During our TPA hearing on June 12, initiated by the opposing attorney, she and Judge McCallum repeated events from the Sept 2019 hearing.  The opposing attorney dominated 2 hours and 45 minutes of the 3 hour hearing and was again seen rolling her eyes, flinging her hands up in the air, talking under her breath, and badgering me to respond to question after question.

I asked that Judge McCallum speak with my son, at his request.  The request was initially denied.  Shortly into the hearing Judge McCallum consented to allow him to speak to her in chambers several weeks after the hearing.

After 2 months of waiting for a verdict, now over 6 months of having no contact with his father, and his father having now forfeited his bedroom at his house, Judge McCallum has ruled that my son must spend one week with his father and one week with me.

In addition, my Friday-Sunday visitation with my younger girls for over 8 years has been removed and we are being punished with supervised visitation every other Sunday for several hours.  I have done nothing to deserve a punishment this severe.

My biological son, 17 years old, wanted to live with his mother.  Judge McCallum is punishing me and my children for this.

Every piece of evidence to support my case that my son chose to live with me, and it was his decision, was overlooked.  The case law I presented during the hearing, which has a binding precedent, was completely overlooked.  (Had the opposing attorney presented the very same piece of case law, I believe it would not have been overlooked.)   My son is thriving now. This was completely ignored by Judge McCallum and not even mentioned.  It would be detrimental to my son to have him return to his Father’s house.  He is 17 years old and should not be forced to do this.

The courts are encouraging and supporting the attorneys’ well-played Parental Alienation game at the cost of the relationship my children and I have had.

While awaiting the Temporary Parenting Agreement to be signed by Judge McCallum and filed with the Clerk, the opposing attorney’s client refused to allow any visitation with the children.  She believed that the ruling began immediately, although the order had not been submitted to Judge McCallum for final review.
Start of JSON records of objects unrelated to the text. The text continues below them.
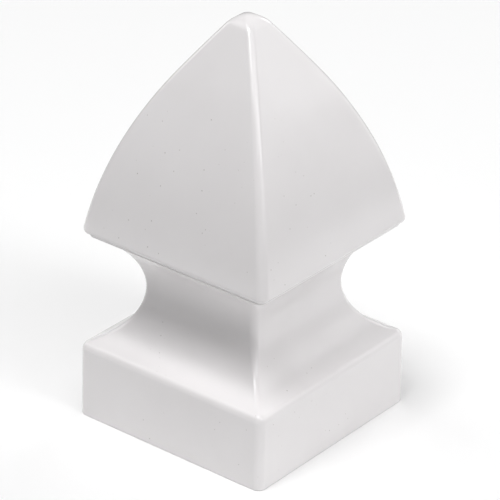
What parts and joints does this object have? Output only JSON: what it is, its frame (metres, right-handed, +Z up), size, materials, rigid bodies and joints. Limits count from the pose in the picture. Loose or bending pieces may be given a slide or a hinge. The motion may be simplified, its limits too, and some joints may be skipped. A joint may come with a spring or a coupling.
{
  "type": "fence post cap",
  "caption": "Gothic fence post cap in white vinyl: an open square skirt that slides over the post, a waisted cove neck and a hollow four-sided pointed head bonded on top.",
  "frame": {"origin": "centre of the skirt's flat bottom rim", "axes": "+Z up the post's centre line to the point; the four faces are square to X and Y"},
  "size_m": [0.109, 0.109, 0.2022],
  "materials": {
    "white_pvc": "glossy as-moulded white PVC with a faint ripple, and specks of dust"
  },
  "bodies": {
    "root": {"cove_base": "white_pvc", "gothic_head": "white_pvc"}
  },
  "joints": []
}
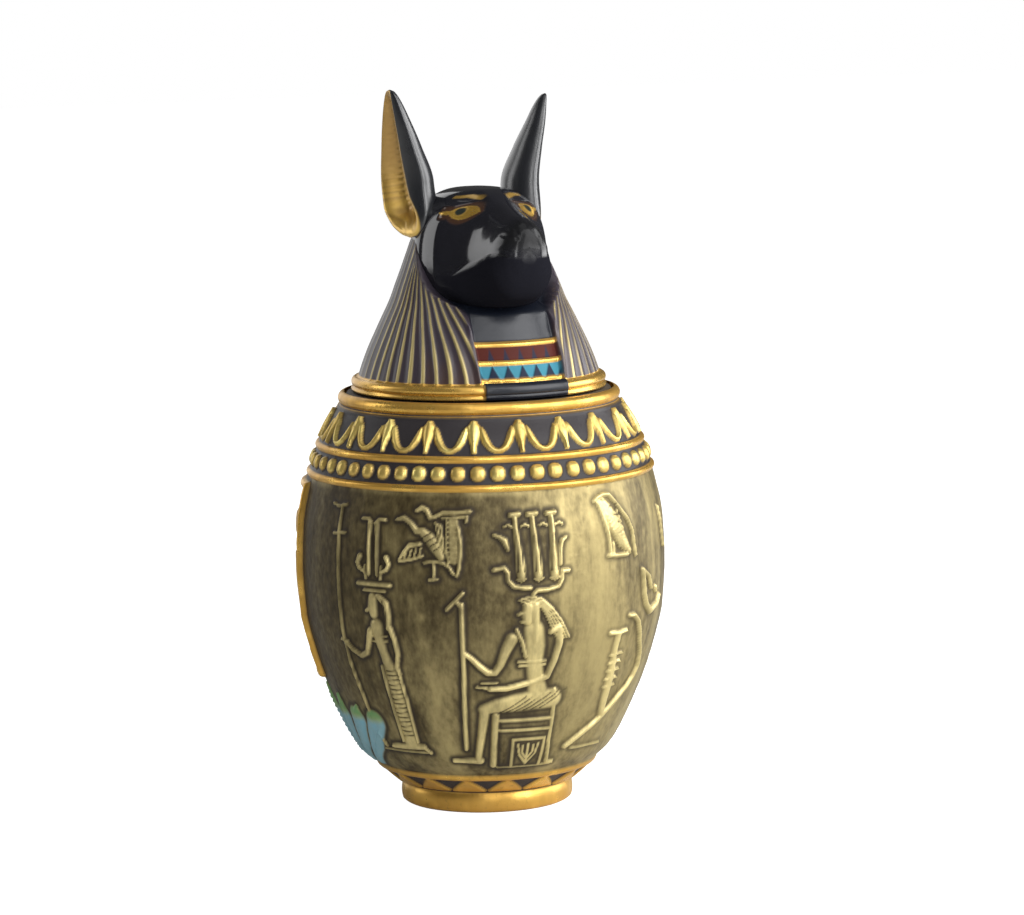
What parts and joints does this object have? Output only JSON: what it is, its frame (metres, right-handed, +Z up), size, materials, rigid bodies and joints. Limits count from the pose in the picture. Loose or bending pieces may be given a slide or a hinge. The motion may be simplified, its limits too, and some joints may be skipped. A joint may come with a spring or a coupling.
{
  "type": "canopic jar",
  "caption": "Hollow cast-resin canopic jar with raised figures and a lift-off jackal-head lid, for display or keeping small things",
  "frame": {"origin": "the middle of the jar's flat underside", "axes": "+Z up through the lid, -Y the way the jackal faces, +X to the jackal's left"},
  "size_m": [0.1353, 0.1356, 0.2624],
  "materials": {
    "jar_body": "cast resin painted antique gold over dark brown, worn back on the raised figures",
    "jackal_head_lid": "cast resin painted gloss black, with gold, red-brown and turquoise details"
  },
  "bodies": {
    "root": {"jar_body": "jar_body", "jackal_head_lid": "jackal_head_lid"}
  },
  "joints": []
}
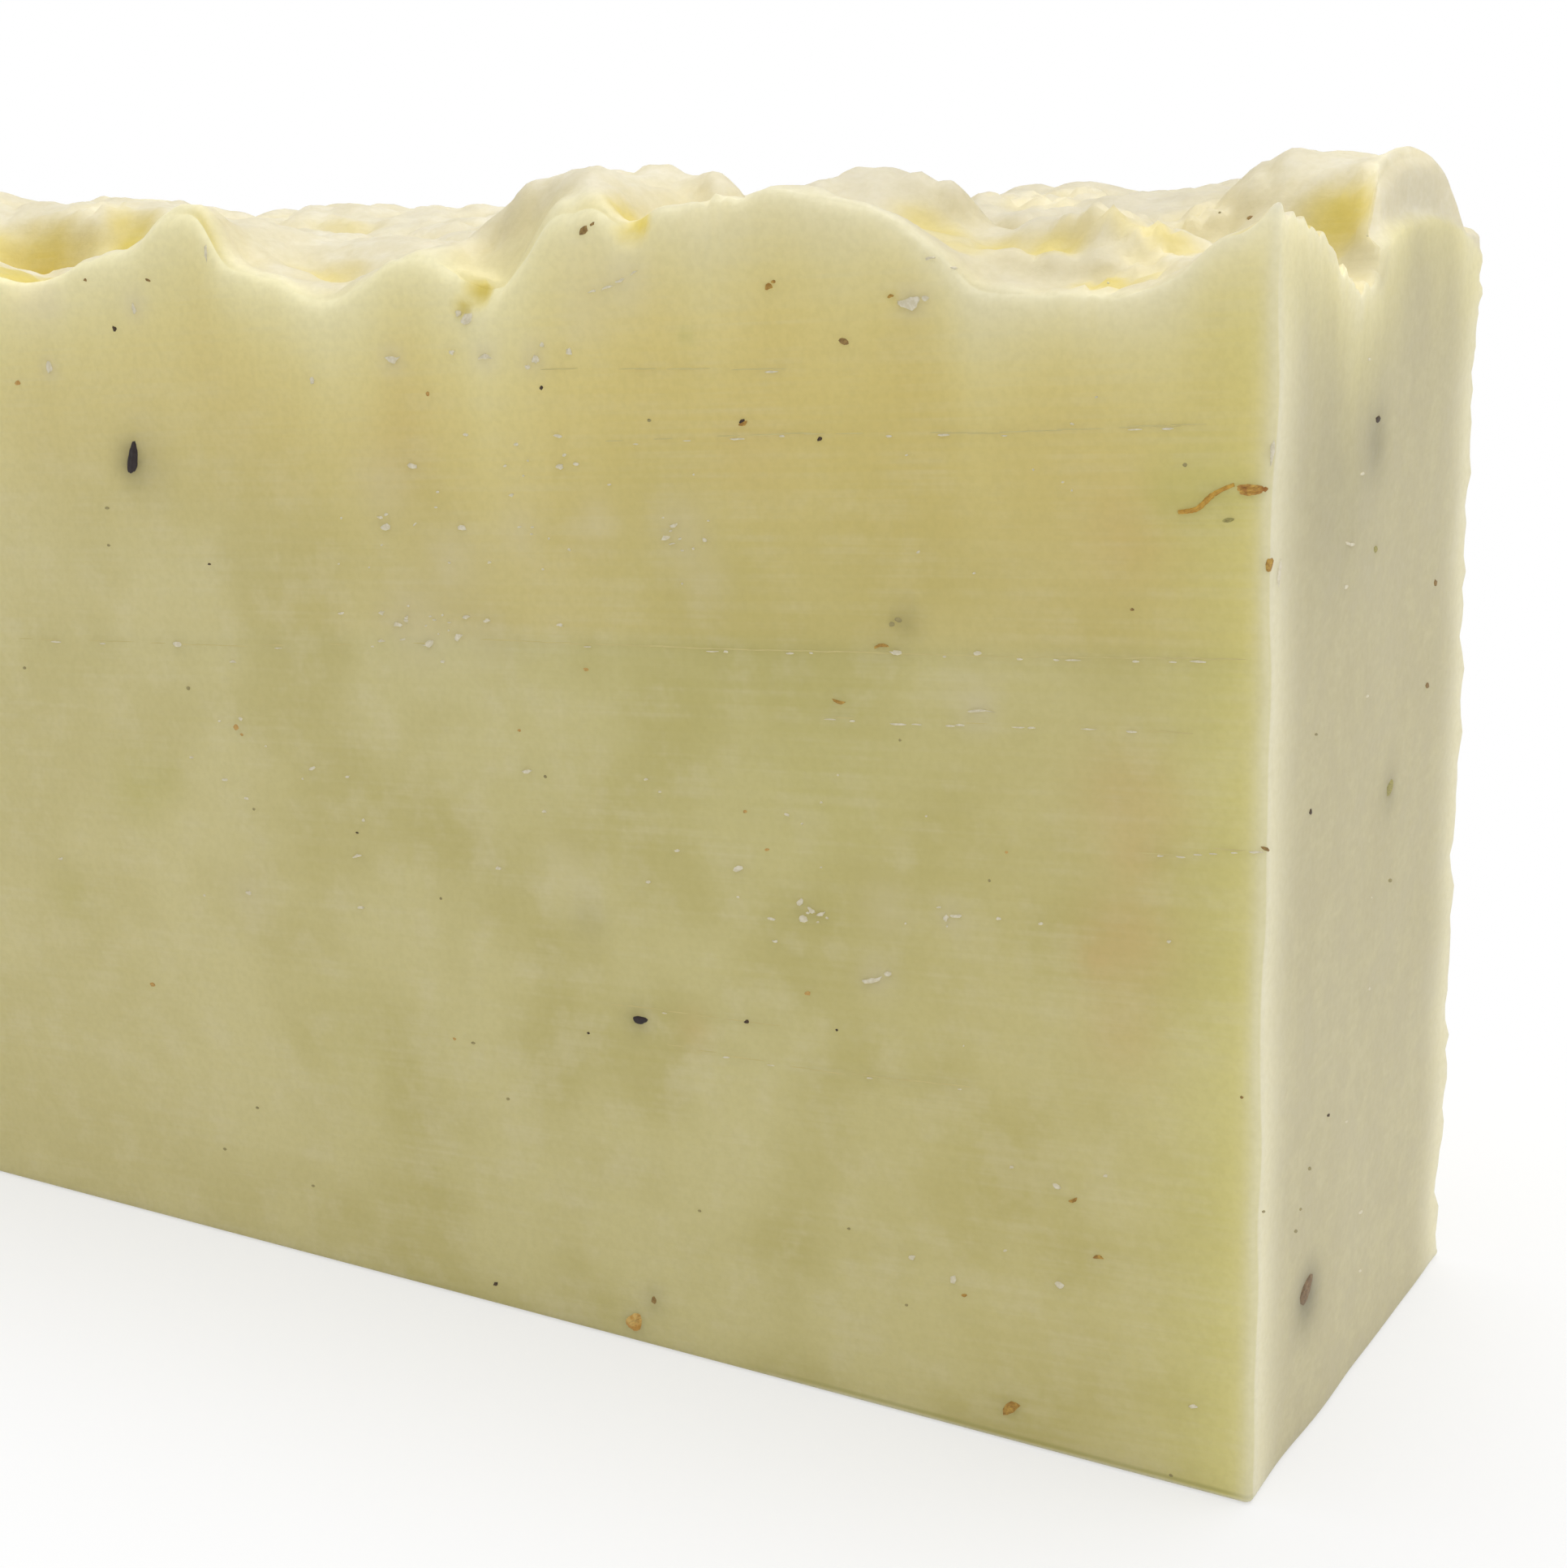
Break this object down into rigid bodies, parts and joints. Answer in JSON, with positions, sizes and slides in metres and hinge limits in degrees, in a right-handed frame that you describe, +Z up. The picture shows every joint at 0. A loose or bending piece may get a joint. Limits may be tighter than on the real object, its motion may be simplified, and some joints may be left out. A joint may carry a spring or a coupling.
{
  "type": "bar of soap",
  "caption": "Hand-cut rectangular bar of cold-process soap with a rough torn top and dried plant bits, standing on its long side.",
  "frame": {"origin": "middle of the flat bottom that the bar stands on", "axes": "+X along the long cut slice, +Y through its thickness away from the shown cut face, +Z up to the torn top"},
  "size_m": [0.09, 0.028, 0.0595],
  "materials": {
    "soap": "satin, waxy and slightly translucent",
    "stem": "dry plant fibre",
    "husk": "dry ribbed husk",
    "dark_seed": "dry dark seed",
    "petal": "dry petal"
  },
  "bodies": {
    "root": {"soap_bar": "soap", "stem_fibre": "stem", "seed_husk": "husk", "left_seed": "dark_seed", "middle_seed": "dark_seed", "end_seed": "dark_seed", "petal_crumb": "petal"}
  },
  "joints": []
}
When I asked the children’s father if he would be participating in visitation, I received a text and an email stating, “On the advice of my attorney I am following the issued ruling of the judge of supervised visitation.  They will not be there.”  Later that evening when he was questioned by Charlotte Police Officers when he would be providing the children to me, he explained that he received a verbal order from Judge McCallum to “go ahead and initiate the new order” and that “the New Order would be signed on Tuesday, August 11, 2020.”  He did not provide the children for visitation, and the order remains unsigned today.  He again did not provide the children for our scheduled visitation on August 21, 2020.

My son has now filed for emancipation to again escape the threats and harassment from his father and his father’s attorney, and to be able to stay in a safe, loving home without fear of consequences from the judicial system, which has continuously failed him.  My daughters are now completely cut off from me and are also now being brainwashed and manipulated just as my son.  Their father and stepmother spend more time attempting to hate and vilify me than they do loving each other and the girls.  This is not a healthy relationship for my daughters. This is about money and payback.

I have ten years of evidence to support everything I have stated here.